Another find in my old scrapbooks. The idea is that the nerdy tech worker on the right dreams of having a svelte female collaborator. Note that her “head” is a section of the cubic Mandelbrot set with a chic topknot.
Last week Sylvia and I met our friend John Pearce at went down to Seabright Beach in Santa Cruz. Jon and I walked over to the Boardwalk amusement park and I recklessly acceded to Jon’s suggestion that we ride on the Giant Dipper roller coaster. Dig the automatically taken photo of me. I’m not pretending to scream. I was screaming in a disturbingly low and hoarse voice for a full two or three minutes.
Just for old time’s sake, here’s Sylvia and the kids at our rented cottage in Kauai in the late 80’s. I was trying to shoot in self-timer mode, which hardly ever works, thus the back of my head on the left.
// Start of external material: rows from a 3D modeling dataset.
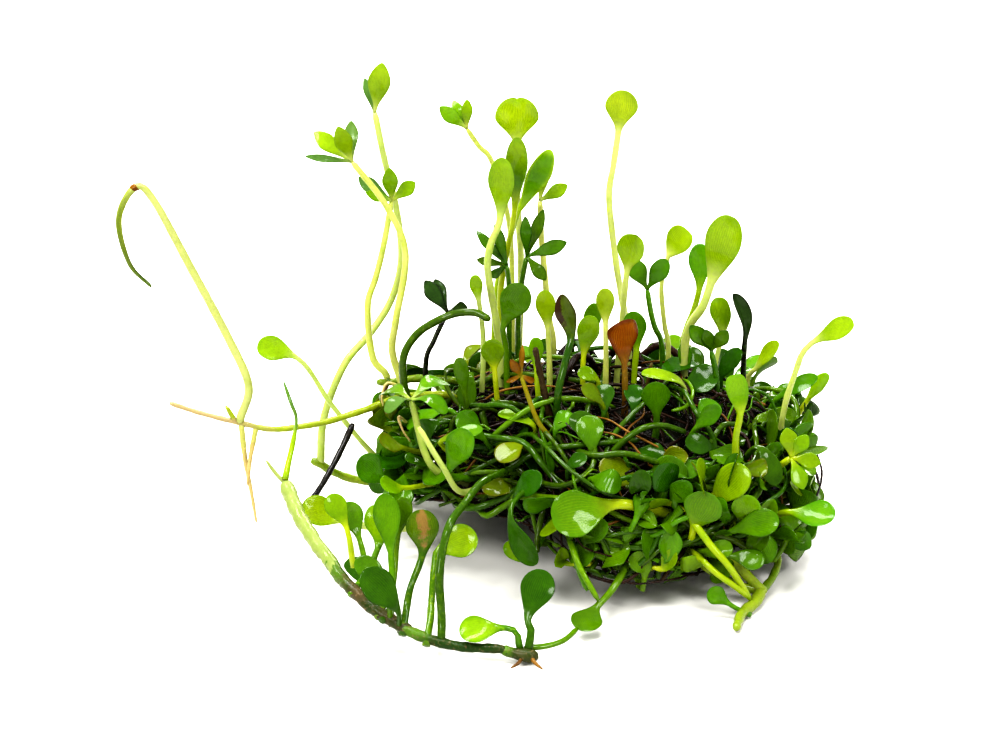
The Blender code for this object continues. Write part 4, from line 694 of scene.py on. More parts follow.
def piece(name, shapes, material, nodes=()):
    """One mesh object from any number of closed skins, riding on the clump."""
    corners, quads, fans, values = [], [], [], []
    start = 0
    for shape_corners, shape_quads, shape_fans, shape_values in shapes:
        corners.append(shape_corners)
        values.append(shape_values)
        quads.append(shape_quads + start)
        fans.append(shape_fans + start)
        start += len(shape_corners)
    quads = np.concatenate(quads)
    fans = np.concatenate(fans)
    places = (np.concatenate(corners) * MM).astype(np.float32)
    mesh = bpy.data.meshes.new(name)
    mesh.vertices.add(len(places))
    mesh.vertices.foreach_set("co", places.ravel())
    loops = np.concatenate([quads.ravel(), fans.ravel()])
    sizes = np.concatenate([np.full(len(quads), 4), np.full(len(fans), 3)])
    mesh.loops.add(len(loops))
    mesh.loops.foreach_set("vertex_index", loops.astype(np.int32))
    mesh.polygons.add(len(sizes))
    starts = np.concatenate([[0], np.cumsum(sizes)[:-1]])
    mesh.polygons.foreach_set("loop_start", starts.astype(np.int32))
    mesh.polygons.foreach_set("use_smooth", np.ones(len(sizes), dtype=bool))
    mesh.update(calc_edges=True)
    grow = mesh.attributes.new("grow", "FLOAT_VECTOR", "POINT")
    grow.data.foreach_set("vector", np.concatenate(values).astype(np.float32).ravel())
    mesh.validate()
    mesh.materials.append(material)
    made = bpy.data.objects.new(name, mesh)
    bpy.context.scene.collection.objects.link(made)
    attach(made, "root")
    if nodes:
        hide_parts(*nodes)


def pieces_by_kind(start, groups, materials):
    """One piece for each kind of growth, in that kind's own material."""
    for kind, shapes in groups.items():
        piece(start + kind.replace(" ", "_"), shapes, materials[kind], ())


# Materials


def add(tree, kind, inputs=None, **settings):
    """One shader node: settings are its own choices, inputs its sockets by name or number."""
    made = tree.nodes.new("ShaderNode" + kind)
    for key, value in settings.items():
        setattr(made, key, value)
    for key, value in (inputs or {}).items():
        if isinstance(value, bpy.types.NodeSocket):
            tree.links.new(value, made.inputs[key])
        else:
            made.inputs[key].default_value = value
    return made


def calc(tree, operation, first, second=0.0):
    return add(tree, "Math", {0: first, 1: second}, operation=operation).outputs[0]


def times(tree, first, second):
    return calc(tree, "MULTIPLY", first, second)


def sum_of(tree, first, *others):
    """The first value plus each of the others, which are pairs of a value and its weight."""
    for value, weight in others:
        first = calc(tree, "ADD", first, times(tree, value, weight))
    return first


def less(tree, first, second):
    return calc(tree, "SUBTRACT", first, second)


def ease(tree, value, low, high, to_low=0.0, to_high=1.0):
    """Smooth step of value from low to high."""
    made = add(tree, "MapRange", {"Value": value, "From Min": low, "From Max": high, "To Min": to_low,
                                  "To Max": to_high}, interpolation_type="SMOOTHSTEP")
    return made.outputs[0]


def blend(tree, share, first, second):
    return add(tree, "Mix", {0: share, 6: first, 7: second}, data_type="RGBA").outputs[2]


def tinted(tree, colour, hue, saturation, value):
    made = add(tree, "HueSaturation", {"Hue": hue, "Saturation": saturation, "Value": value,
                                       "Color": colour})
    return made.outputs[0]


def cloud(tree, scale, detail, distortion=0.0):
    """Uneven patches in the piece's own space, about 1 / scale metres apart."""
    place = add(tree, "TexCoord").outputs["Object"]
    made = add(tree, "TexNoise", {"Vector": place, "Scale": scale, "Detail": detail,
                                  "Distortion": distortion})
    return made.outputs[0]


def growth(tree):
    """Place across, place along and shade, from the piece's own points."""
    stored = add(tree, "Attribute", attribute_name="grow")
    parts = add(tree, "SeparateXYZ", {0: stored.outputs["Vector"]})
    return parts.outputs[0], parts.outputs[1], parts.outputs[2]


def new_group(name, inputs, outputs):
    """Shader group with its sockets, each input set to a value. Returns it, and what it is given."""
    tree = bpy.data.node_groups.new(name, "ShaderNodeTree")
    for label, kind, value in inputs:
        socket = tree.interface.new_socket(label, in_out="INPUT", socket_type="NodeSocket" + kind)
        socket.default_value = value
    for label, kind in outputs:
        tree.interface.new_socket(label, in_out="OUTPUT", socket_type="NodeSocket" + kind)
    return tree, tree.nodes.new("NodeGroupInput").outputs


def put_out(tree, **values):
    """The group's end: each of its outputs takes the value of its name."""
    end = tree.nodes.new("NodeGroupOutput")
    for label, value in values.items():
        tree.links.new(value, end.inputs[label])


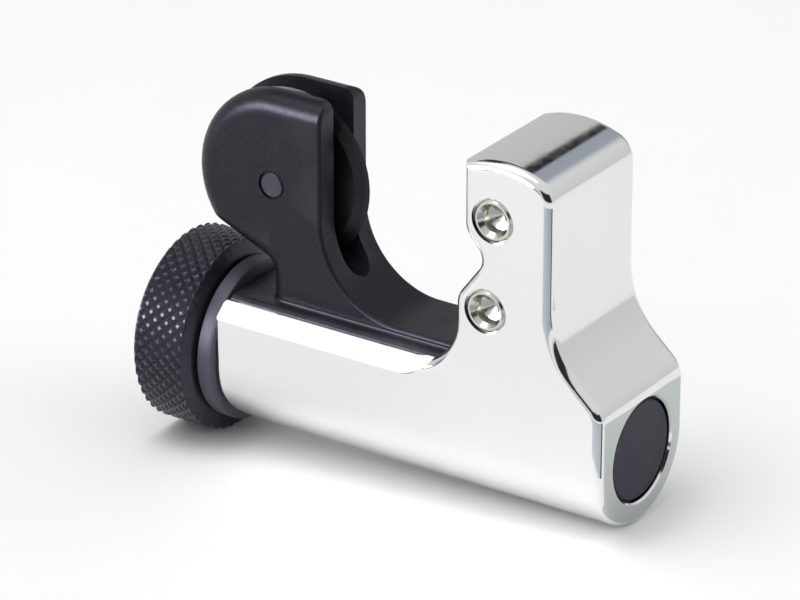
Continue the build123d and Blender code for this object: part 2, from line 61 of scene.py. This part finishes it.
class Graph:
    """Short calls for building a tree of shader nodes."""

    def __init__(self, tree):
        self.tree = tree

    def node(self, kind, inputs=None, **settings):
        made = self.tree.nodes.new(kind)
        for key, value in settings.items():
            setattr(made, key, value)
        for key, value in (inputs or {}).items():
            self.put(made.inputs[key], value)
        return made

    def put(self, socket, value):
        if isinstance(value, bpy.types.NodeSocket):
            self.tree.links.new(value, socket)
        else:
            socket.default_value = value

    def remap(self, value, low, high, out_low=0.0, out_high=1.0, smooth=False):
        ranged = self.node("ShaderNodeMapRange", {
            "Value": value, "From Min": low, "From Max": high,
            "To Min": out_low, "To Max": out_high,
        }, interpolation_type="SMOOTHSTEP" if smooth else "LINEAR")
        return ranged.outputs["Result"]

    def mix(self, factor, first, second):
        mixed = self.node("ShaderNodeMix", data_type="RGBA")
        self.put(mixed.inputs["Factor"], factor)
        self.put(mixed.inputs["A"], (*first, 1) if isinstance(first, tuple) else first)
        self.put(mixed.inputs["B"], (*second, 1) if isinstance(second, tuple) else second)
        return mixed.outputs["Result"]

    def math(self, operation, first, second=0.0):
        made = self.node("ShaderNodeMath", operation=operation)
        self.put(made.inputs[0], first)
        self.put(made.inputs[1], second)
        return made.outputs["Value"]

    def window(self, value, low, high, before, after):
        """1 between two limits, falling to 0 over a soft margin before and after them."""
        rise = self.remap(value, low - before, low, smooth=True)
        fall = self.remap(value, high, high + after, 1.0, 0.0, smooth=True)
        return self.math("MULTIPLY", rise, fall)


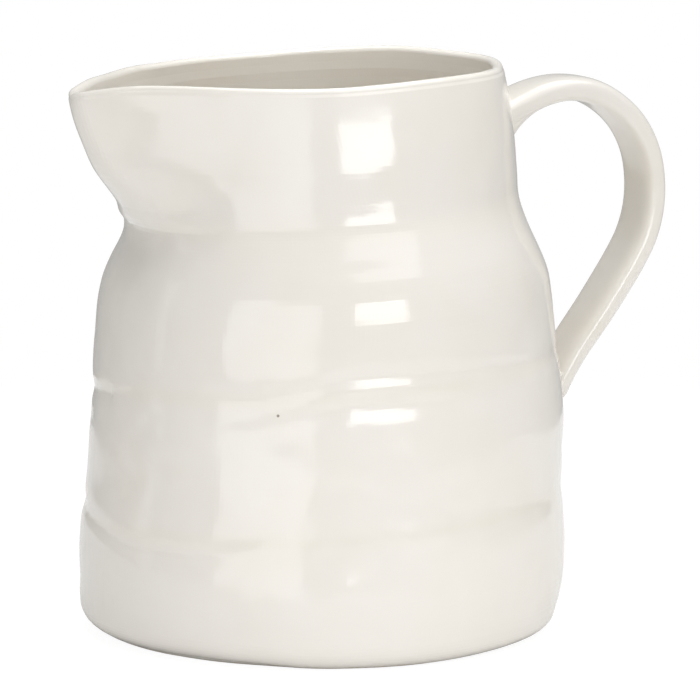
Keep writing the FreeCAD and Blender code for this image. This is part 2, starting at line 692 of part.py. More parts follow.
def main():
    doc = FreeCAD.newDocument(DOCUMENT)
    wall = Wall(make_sheet(doc))
    size = wall.size
    outer = feature(doc, "outer_form", wall.outside())
    inner = feature(doc, "inner_form", wall.inside())
    hollow = boolean(doc, "Cut", "hollow_form", outer, inner)
    trimmed = boolean(doc, "Cut", "trimmed_form", hollow, make_rim_tool(doc, size))
    parts = [make_floor_slab(doc, size)]
    parts.extend(make_bands(doc, size, round_rim(doc, size, trimmed)))
    strap = make_strap_blank(doc, size)
    parts.append(boolean(doc, "Cut", "handle_strap", strap, outer))
    upper_middle = f"{ROOT_HEIGHT} - {SHEET}.upper_luting_drop"
    lower_middle = f"{TAIL_HEIGHT} + {SHEET}.lower_luting_lift"
    parts.append(make_luting(doc, "upper_luting", NECK_RADIUS, upper_middle, outer, strap))
    parts.append(make_luting(doc, "lower_luting", BELLY_EDGE, lower_middle, outer, strap))
    doc.recompute()
    check_and_export(doc, parts)


main()
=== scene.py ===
"""Ceramic pitcher: the glazed clay pieces, laid over the fixed frame, and a plain studio."""

import math

import bpy
import numpy as np
from bpy.props import FloatProperty, FloatVectorProperty, IntProperty, PointerProperty
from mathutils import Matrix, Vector, noise
from mathutils.bvhtree import BVHTree


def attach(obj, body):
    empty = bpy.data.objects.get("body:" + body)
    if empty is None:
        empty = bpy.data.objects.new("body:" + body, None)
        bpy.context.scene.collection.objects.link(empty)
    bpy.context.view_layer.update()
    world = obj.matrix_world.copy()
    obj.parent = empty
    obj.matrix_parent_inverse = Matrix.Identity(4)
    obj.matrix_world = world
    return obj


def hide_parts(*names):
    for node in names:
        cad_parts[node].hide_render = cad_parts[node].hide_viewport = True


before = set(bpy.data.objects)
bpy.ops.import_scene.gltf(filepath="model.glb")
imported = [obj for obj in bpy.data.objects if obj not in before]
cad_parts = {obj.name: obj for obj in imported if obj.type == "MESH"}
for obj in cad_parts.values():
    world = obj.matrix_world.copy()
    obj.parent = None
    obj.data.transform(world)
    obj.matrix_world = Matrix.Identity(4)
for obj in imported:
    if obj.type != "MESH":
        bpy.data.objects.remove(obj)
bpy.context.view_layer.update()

bl_info = {
    "name": "Ceramic Pitcher",
    "version": (1, 0, 0),
    "blender": (4, 5, 0),
    "location": "View3D > Sidebar > Pitcher",
    "description": "Hand-built glazed pitcher with a pouring lip and a strap handle",
    "category": "Object",
}

MM = 0.001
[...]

Morning light on a crystal vase, ahh.
As I think I mentioned, we were on Angel Island this weekend for RRJr’s birthday. Sylvia and I rode a little tram around the island and caught this fab view. To my eye, the binocs look like a robo observor. That little ring at the bottom might be his mini UFO.
A small Fresnel lens on display at the Angel Island headquarters. Isabel’s arm inside it. Love the warp.
On the tram tour, we saw some old dorms and offices from the immigrant-processing days. The buildings now somewhat hollowed out. I like this creepy staircase to the windowless window. The patchy plaster. Time is a goon.